In de marge van de Vlaamse begroting ’97 duikt, naar analogie met de Gewestelijke Investeringsmaatschappij voor Vlaanderen (Gimv), de gedeeltelijke privatisering van de Vlaamse Milieuholding (VMH) als proefballon op. Dergelijke beursgang komt enerzijds de noodlijdende staatskas ten goede en beantwoordt anderzijds aan de liberalisering van de economie. Twee vliegen in één klap.

Maar in het geval van de nutssectoren schuilt wel een gevaarlijke adder onder het gras. Zelfs als de overheid haar strategische meerderheid behoudt, bestaat het gevaar voor een monopolisering van één privé-partner. Denk maar aan Electrabel als quantité incontournable in de elektriciteitssector, wat de prijzen kunstmatig de hoogte indrijft en gemeenten met handen en voeten aan de Generale-dochter bindt (zoals tijdens de herziening van de exclusiviteitscontracten in de lente van dit jaar duidelijk tot uiting is gekomen) : een gemiste kans van formaat voor de Vlaamse verankering.

Daarom moet de overheid nauwgezet over een gebalanceerd evenwicht in de milieusector waken. Sinds begin dit decennium vindt bij de afvalbedrijven een concentratiebeweging plaats. Alleen grote groepen zoals Watco, Biffa en van Gansewinkel kunnen de nodige investeringen en het professionalisme ophoesten om de ecologische uitdagingen van de 21ste eeuw aan te pakken. Sinds ’92 mengt de Vlar 70 % VMH, 25 % Electrabel en 5 % Gemeentekrediet zich in deze privé-strijd om conform het afvalstoffenplan het huishoudelijk en ambachtelijk vuil geïntegreerd aan te pakken en desnoods in het maatschappelijk belang corrigerend op te treden.

Hoewel niet alle markteconomen achter de idee staan, wordt deze semi-overheidsinstelling door vriend en vijand gedoogd. In de praktijk maakt de Vlar haar voortrekkersrol voorlopig waar, zoals bij de oprichting van het Milieupark Willebroek en bij de invulling van de provinciale afvalstoffenplannen. Bovendien zien specialisten in eindverwerking zeker storten, volgens sommigen ook verbranden een publieke taak om overcapaciteit te vermijden.

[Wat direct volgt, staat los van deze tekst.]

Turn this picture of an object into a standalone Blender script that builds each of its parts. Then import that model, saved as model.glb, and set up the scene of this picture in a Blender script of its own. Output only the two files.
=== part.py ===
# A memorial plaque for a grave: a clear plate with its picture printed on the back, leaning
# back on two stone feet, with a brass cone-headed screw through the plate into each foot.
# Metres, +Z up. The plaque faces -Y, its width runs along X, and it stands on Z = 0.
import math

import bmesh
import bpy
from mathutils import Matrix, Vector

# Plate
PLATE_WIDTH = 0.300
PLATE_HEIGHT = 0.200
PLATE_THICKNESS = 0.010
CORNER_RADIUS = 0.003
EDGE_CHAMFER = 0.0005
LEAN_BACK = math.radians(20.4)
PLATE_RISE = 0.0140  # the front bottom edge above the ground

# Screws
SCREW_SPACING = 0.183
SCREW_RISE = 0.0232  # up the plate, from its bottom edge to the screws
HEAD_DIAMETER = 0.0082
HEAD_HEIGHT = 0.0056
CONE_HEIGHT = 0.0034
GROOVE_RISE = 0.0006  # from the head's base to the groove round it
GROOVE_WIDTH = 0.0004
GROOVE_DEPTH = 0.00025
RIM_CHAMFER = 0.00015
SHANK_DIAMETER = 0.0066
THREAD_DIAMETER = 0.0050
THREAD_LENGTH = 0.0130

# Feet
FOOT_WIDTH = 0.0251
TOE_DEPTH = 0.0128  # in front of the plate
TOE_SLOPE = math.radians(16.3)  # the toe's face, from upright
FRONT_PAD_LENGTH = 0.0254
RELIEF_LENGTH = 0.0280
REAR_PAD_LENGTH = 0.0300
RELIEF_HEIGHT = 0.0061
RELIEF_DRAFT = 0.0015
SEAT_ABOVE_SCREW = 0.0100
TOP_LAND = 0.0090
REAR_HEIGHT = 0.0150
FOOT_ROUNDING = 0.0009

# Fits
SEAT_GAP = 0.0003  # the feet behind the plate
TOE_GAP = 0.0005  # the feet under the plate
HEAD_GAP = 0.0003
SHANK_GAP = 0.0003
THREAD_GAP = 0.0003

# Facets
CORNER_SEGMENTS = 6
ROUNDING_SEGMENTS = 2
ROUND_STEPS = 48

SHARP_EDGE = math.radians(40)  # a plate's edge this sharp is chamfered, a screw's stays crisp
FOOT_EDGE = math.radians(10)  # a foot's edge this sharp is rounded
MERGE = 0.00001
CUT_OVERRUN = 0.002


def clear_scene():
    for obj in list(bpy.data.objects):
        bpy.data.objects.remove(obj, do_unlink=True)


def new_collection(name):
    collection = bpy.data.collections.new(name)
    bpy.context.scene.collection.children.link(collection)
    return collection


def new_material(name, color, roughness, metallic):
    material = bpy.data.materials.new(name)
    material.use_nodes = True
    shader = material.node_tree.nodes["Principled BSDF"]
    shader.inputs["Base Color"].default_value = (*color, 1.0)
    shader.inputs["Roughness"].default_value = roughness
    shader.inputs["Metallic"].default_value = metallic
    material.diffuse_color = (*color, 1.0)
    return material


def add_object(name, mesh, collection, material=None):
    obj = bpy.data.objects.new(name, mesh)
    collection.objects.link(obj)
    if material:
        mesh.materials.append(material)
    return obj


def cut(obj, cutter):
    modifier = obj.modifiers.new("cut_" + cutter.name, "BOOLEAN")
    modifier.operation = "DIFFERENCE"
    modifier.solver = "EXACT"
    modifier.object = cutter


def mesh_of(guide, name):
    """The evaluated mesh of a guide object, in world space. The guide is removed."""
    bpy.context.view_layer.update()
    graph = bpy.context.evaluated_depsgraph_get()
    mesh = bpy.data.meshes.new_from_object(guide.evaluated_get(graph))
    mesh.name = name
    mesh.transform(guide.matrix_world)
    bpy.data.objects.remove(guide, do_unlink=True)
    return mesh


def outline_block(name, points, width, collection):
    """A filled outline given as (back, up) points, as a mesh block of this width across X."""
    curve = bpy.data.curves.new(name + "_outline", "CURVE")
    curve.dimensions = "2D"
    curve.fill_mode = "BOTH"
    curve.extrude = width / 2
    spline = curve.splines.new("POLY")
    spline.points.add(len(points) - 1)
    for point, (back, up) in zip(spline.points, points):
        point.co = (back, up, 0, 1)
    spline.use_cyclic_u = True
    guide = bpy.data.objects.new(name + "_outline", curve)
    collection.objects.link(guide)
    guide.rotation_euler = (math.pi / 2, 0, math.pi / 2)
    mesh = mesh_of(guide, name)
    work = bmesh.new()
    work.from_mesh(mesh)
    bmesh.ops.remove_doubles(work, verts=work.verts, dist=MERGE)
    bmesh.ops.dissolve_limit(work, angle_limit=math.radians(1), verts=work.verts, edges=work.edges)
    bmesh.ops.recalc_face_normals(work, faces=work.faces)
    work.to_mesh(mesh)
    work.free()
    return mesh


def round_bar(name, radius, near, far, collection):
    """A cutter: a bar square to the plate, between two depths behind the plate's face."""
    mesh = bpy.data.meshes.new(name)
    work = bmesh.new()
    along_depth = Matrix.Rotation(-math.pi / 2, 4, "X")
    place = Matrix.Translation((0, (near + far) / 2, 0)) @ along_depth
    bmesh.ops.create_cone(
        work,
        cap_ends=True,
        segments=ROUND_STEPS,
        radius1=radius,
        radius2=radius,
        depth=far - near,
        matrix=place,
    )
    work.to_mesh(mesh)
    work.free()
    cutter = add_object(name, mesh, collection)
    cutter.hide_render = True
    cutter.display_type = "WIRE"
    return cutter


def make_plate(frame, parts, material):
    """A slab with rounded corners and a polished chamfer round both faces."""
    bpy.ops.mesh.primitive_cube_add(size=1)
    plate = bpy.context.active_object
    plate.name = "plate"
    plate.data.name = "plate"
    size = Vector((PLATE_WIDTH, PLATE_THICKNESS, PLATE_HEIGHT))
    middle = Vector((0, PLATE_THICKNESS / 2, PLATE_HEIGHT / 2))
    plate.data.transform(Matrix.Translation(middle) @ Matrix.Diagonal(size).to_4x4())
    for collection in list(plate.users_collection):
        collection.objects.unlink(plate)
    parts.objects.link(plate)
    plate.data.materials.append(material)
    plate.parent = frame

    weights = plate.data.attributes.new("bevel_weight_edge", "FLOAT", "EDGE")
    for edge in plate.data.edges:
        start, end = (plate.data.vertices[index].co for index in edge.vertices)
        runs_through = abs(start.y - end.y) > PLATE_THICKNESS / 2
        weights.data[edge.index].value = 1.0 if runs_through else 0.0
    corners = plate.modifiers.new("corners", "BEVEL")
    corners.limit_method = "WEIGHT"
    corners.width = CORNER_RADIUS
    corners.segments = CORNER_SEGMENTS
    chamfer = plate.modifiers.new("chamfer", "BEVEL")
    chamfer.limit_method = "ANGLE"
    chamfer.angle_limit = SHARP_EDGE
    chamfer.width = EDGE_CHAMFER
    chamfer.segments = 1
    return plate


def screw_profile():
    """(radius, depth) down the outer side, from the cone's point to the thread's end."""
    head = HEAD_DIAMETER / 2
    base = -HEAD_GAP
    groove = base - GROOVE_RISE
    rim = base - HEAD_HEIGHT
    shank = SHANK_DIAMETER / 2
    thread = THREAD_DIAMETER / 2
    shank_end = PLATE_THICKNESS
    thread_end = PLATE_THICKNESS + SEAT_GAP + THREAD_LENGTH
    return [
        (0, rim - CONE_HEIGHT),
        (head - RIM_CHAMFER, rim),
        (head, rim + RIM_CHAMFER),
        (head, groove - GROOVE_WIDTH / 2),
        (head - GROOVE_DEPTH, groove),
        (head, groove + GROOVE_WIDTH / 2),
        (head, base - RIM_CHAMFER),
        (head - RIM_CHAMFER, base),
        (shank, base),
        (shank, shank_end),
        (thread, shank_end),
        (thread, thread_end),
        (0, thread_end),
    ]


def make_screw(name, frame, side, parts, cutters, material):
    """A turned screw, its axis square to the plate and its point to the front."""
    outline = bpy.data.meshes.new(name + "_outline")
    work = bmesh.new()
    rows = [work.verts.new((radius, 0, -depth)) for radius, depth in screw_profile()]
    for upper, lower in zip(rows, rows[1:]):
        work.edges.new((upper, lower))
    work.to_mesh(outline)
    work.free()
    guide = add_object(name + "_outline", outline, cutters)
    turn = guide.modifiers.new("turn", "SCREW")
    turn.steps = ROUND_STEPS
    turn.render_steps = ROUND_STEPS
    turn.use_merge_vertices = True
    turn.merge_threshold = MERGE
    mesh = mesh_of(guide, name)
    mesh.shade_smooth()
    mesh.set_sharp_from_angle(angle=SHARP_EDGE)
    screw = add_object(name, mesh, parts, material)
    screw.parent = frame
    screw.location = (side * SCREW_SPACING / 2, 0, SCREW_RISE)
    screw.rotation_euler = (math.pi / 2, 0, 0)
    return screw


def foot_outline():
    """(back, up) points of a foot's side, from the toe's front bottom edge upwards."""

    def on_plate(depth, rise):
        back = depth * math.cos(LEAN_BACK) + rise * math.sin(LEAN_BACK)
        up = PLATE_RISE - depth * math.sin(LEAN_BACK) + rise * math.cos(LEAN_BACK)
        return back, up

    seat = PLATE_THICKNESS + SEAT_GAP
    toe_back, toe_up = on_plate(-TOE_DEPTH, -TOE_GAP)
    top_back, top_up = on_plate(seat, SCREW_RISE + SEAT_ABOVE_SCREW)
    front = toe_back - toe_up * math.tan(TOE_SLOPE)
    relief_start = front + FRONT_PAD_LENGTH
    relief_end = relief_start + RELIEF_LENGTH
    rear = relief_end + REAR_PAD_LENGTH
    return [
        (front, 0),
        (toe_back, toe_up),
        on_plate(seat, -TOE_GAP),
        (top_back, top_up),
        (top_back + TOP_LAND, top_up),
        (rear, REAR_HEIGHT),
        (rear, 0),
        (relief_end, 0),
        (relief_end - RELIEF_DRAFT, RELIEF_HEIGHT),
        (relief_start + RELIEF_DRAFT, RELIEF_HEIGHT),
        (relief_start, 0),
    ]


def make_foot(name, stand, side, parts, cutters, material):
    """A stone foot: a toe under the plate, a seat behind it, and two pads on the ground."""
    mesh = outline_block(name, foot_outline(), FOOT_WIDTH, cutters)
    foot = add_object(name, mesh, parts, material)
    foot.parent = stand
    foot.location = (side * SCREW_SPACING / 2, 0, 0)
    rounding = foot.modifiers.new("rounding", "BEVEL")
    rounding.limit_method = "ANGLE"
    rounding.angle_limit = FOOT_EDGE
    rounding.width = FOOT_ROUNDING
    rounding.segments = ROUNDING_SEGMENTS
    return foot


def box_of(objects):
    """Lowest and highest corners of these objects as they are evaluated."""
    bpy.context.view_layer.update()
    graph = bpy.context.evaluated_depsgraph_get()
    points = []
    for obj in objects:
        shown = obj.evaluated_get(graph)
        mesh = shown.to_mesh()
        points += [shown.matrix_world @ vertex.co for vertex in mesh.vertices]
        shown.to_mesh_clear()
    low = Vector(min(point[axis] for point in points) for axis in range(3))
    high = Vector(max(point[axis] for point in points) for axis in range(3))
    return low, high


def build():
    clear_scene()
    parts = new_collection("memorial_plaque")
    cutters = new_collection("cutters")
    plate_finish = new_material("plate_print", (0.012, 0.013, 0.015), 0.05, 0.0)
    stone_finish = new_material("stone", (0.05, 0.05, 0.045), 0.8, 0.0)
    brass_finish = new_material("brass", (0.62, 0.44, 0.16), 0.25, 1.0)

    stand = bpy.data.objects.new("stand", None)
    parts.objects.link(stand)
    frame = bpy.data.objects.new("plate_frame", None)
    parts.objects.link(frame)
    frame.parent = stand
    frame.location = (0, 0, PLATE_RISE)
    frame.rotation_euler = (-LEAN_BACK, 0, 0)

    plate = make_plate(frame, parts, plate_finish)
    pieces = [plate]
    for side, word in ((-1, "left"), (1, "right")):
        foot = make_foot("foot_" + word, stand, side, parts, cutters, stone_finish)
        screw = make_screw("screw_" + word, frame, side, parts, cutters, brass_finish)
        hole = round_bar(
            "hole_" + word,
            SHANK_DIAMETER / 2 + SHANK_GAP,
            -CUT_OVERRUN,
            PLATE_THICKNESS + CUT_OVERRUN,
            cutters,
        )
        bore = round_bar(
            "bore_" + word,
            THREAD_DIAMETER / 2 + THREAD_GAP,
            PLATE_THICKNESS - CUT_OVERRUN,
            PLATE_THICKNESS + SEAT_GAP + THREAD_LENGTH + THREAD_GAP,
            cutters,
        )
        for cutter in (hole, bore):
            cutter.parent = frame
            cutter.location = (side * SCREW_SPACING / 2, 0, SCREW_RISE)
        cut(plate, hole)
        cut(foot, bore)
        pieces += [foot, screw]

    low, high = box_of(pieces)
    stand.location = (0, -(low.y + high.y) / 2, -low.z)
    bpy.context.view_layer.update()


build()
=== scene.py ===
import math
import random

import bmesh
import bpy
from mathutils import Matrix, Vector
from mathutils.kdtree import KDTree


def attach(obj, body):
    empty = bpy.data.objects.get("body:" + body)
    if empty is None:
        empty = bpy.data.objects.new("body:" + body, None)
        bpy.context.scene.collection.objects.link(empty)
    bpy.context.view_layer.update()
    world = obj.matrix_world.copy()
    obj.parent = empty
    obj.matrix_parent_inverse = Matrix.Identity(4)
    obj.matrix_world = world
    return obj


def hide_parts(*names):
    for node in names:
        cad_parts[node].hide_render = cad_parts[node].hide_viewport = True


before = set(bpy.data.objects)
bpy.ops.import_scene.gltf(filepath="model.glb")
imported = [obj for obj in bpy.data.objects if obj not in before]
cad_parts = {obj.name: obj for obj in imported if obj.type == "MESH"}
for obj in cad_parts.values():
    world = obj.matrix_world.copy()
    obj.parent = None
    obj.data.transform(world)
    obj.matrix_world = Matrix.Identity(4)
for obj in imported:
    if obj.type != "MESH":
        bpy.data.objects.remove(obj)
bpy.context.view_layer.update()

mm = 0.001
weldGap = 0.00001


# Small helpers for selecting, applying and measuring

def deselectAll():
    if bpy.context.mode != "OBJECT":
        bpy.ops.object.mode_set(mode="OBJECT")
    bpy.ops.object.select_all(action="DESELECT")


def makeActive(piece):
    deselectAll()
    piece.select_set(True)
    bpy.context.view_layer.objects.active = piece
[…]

Wat loopt er dan mis ? Voorlopig niets. Toch vrezen Vlaamse verankeraars de dominotheorie, waarbij kleinkind Watco (zie Trends, 17 oktober 1994) langzaam maar zeker zijn strategie realiseert om net zoals in de energiesector op lange termijn een bijna-monopoliepositie in de afvalbusiness uit te bouwen. Hierbij is de eerste fase achter de rug. Met een geconsolideerde omzet van 15,3 miljard en een totaal personeelsbestand van 3000 medewerkers in ’95 is de Fabricom-dochter ontegensprekelijk nationaal numero uno in de afvalsector. De volgende stap aldus de sceptici is de verovering van de Vlar, waarin nu al tante Electrabel met 25 % zetelt. Bij elke gelegenheid tracht Watco een samenwerkingsverband met de semi-overheidsinstelling te sluiten. Bijvoorbeeld : Ivago (Gent), Vlabraver (Drogenbos) en het opgedoekte Inavra (Antwerpen). Wie een gemengde onderneming ( public private partnership) als medespeler heeft, verhoogt zijn kansen in een publieke sector zoals afval. Bovendien word je bevoorrechte overnemer, indien de Vlar en er wordt nu al binnenskamers aan gedacht ooit verkocht zal worden. Een schandaal, zoals bij de Kempense Steenkoolmijnen (KS), volstaat om de bal definitief aan het rollen te krijgen. En welk privé-bedrijf is kapitaalkrachtig genoeg om een som van enkele miljarden franken op tafel te leggen. Juist ja, de vriend-des-huizes Tractebel, die op deze slinkse wijze heel de sector inpalmt.